Even after the Turks were thrown out of the Land of Israel, Zionism remained faithful to a restrained right to self-determination. This restraint stemmed from the complete aversion to the idea of ruling over other peoples which Zionism regarded as an unbearable blow to the principle of equality among nations – a principle upon which the national aspirations of the Zionist movement itself was based.
"We that present.to the entire world a demand for our complete national equality are obligated to present this demand to ourselves as well," Zionist leader David Ben-Gurion said in 1926. "If this demand is to determine the world's relationship toward us, it must also determine our relationship toward others."
Erdogan's equating of Zionism with fascism thus reflects a degree of ignorance that screams to the heavens. But what is the source of this ignorance?
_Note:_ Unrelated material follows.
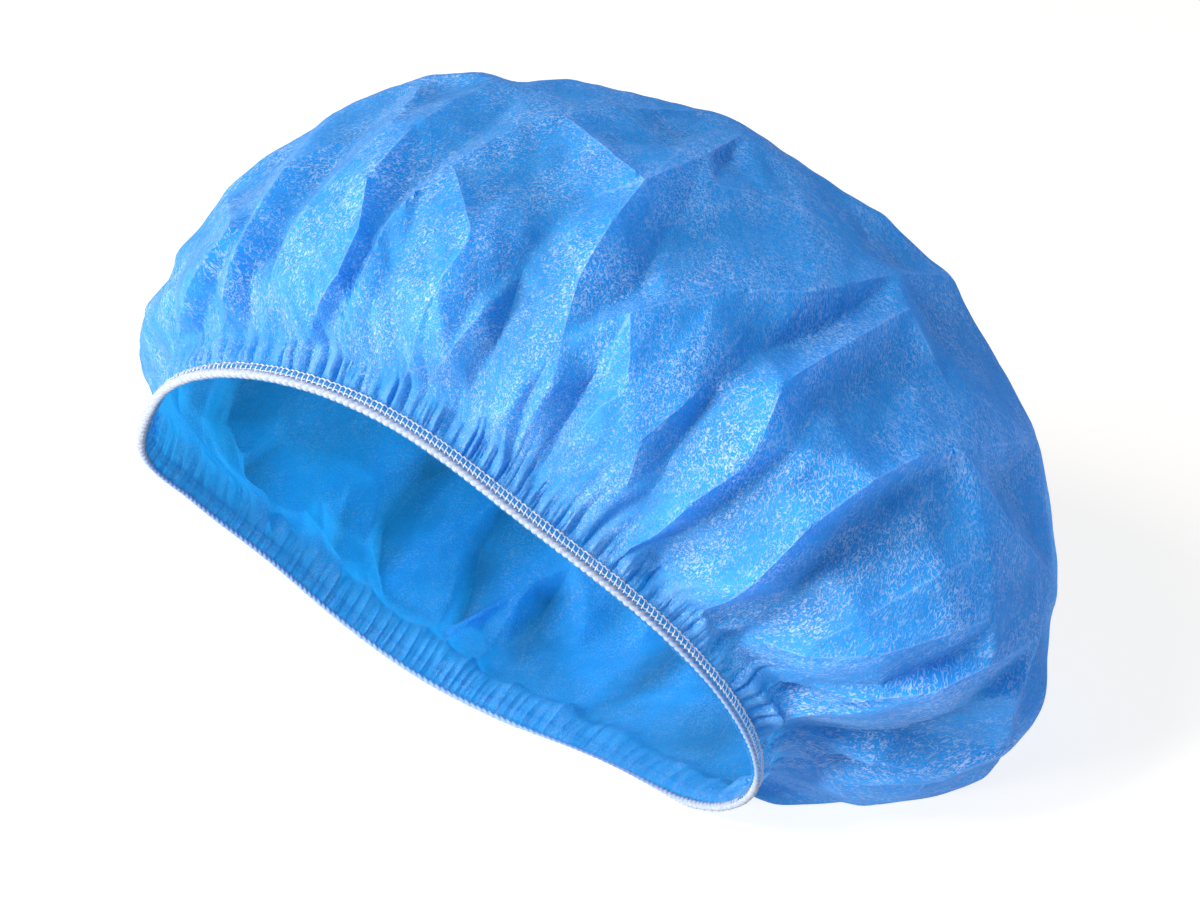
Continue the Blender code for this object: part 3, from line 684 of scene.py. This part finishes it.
def snap_to_folds(x, y, network):
    """Move grid places onto the network's edges where an edge passes within half a cell.

    A cell's width across an edge is the larger of its two steps, measured along the edge's
    normal.  Places that would turn a cell over are put back.
    """
    corners, _, _, edges, _ = network
    step_a = np.stack(np.gradient(x), axis=-1), np.stack(np.gradient(y), axis=-1)
    best = np.full(x.shape, 0.5)
    new_x, new_y = x.copy(), y.copy()
    label = np.full(x.shape, -1)
    for index, (start, end) in enumerate(edges):
        from_x, from_y = corners[start]
        along_x, along_y = corners[end] - corners[start]
        length = max(np.hypot(along_x, along_y), TINY)
        along_x, along_y = along_x / length, along_y / length
        low_x, high_x = sorted((from_x, from_x + along_x * length))
        low_y, high_y = sorted((from_y, from_y + along_y * length))
        near = ((x > low_x - SNAP_BESIDE) & (x < high_x + SNAP_BESIDE)
                & (y > low_y - SNAP_BESIDE) & (y < high_y + SNAP_BESIDE))
        rows, columns = np.nonzero(near)
        if not len(rows):
            continue
        off_x, off_y = x[rows, columns] - from_x, y[rows, columns] - from_y
        share = off_x * along_x + off_y * along_y
        across = off_y * along_x - off_x * along_y
        width_a = np.abs(step_a[1][rows, columns, 0] * along_x
                         - step_a[0][rows, columns, 0] * along_y)
        width_b = np.abs(step_a[1][rows, columns, 1] * along_x
                         - step_a[0][rows, columns, 1] * along_y)
        gap = np.abs(across) / np.maximum(np.maximum(width_a, width_b), TINY)
        good = (gap < best[rows, columns]) & (share > -SNAP_PAST) & (share < length + SNAP_PAST)
        rows, columns = rows[good], columns[good]
        best[rows, columns] = gap[good]
        share = np.clip(share[good], 0, length)
        new_x[rows, columns] = from_x + along_x * share
        new_y[rows, columns] = from_y + along_y * share
        label[rows, columns] = index
    radius = np.hypot(x, y)
    fixed = (radius > 0.985) | (radius < 0.03)
    for _ in range(4):
        new_x[fixed], new_y[fixed], label[fixed] = x[fixed], y[fixed], -1
        turned = np.zeros(x.shape, bool)
        corner_sets = (((0, 0), (1, 0), (1, 1)), ((0, 0), (1, 1), (0, 1)),
                       ((0, 0), (1, 0), (0, 1)), ((1, 0), (1, 1), (0, 1)))
        rows, columns = x.shape[0] - 1, x.shape[1] - 1
        for three in corner_sets:
            picked = [(slice(i, i + rows), slice(j, j + columns)) for i, j in three]
            p, q, r = picked
            new_area = ((new_x[q] - new_x[p]) * (new_y[r] - new_y[p])
                        - (new_y[q] - new_y[p]) * (new_x[r] - new_x[p]))
            area = ((x[q] - x[p]) * (y[r] - y[p]) - (y[q] - y[p]) * (x[r] - x[p]))
            bad = new_area * np.sign(area) < CELL_LEFT * np.abs(area)
            for pick in picked:
                turned[pick] |= bad
        if not turned.any():
            break
        fixed = fixed | turned
    return new_x, new_y, label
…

The State of Israel itself is directly responsible for creating the dubious and baseless equivalence between "Zionism" and a policy that is as far from the its beliefs as Zionism is from the phenomenon of fascism. For five decades Israel has promoted a repressive civil and national one-nation policy that essentially negates the essential principles of Zionism and is instead characterized by the totalitarianism practices. Yet, Israel presents itself again and again as a state that has implemented in practice the ideological vision of Zionism. As a result, Zionism is identified less and less with its original intent as the national liberation movement of an oppressed people and more and more with its abominable opposite: a cross between military colonialism and overlord nationalism – a regime that takes from its subjects their freedom and dignity and thus invites comparisons with fascist regimes.
Thus, for all those who hold the future and dignity of Zionism close to their hearts it would be best that they not direct their protests toward Erdogan, but rather against the Israeli destruction of Zionist values. It is this destruction that enables Erdogan and those like him to make their baseless comparisons.
And if in the foreseeable future it proves impossible to end the regime of national subjugation of the Palestinians, at the very least those behind this regime should not be allowed to clothe the shamefulness of their semi-fascist policy with the flag of Zionism. It should be said loud and clear to the entire world that Israel the occupier, whether it is or isn't a fascist state, is certainly not a Zionist state.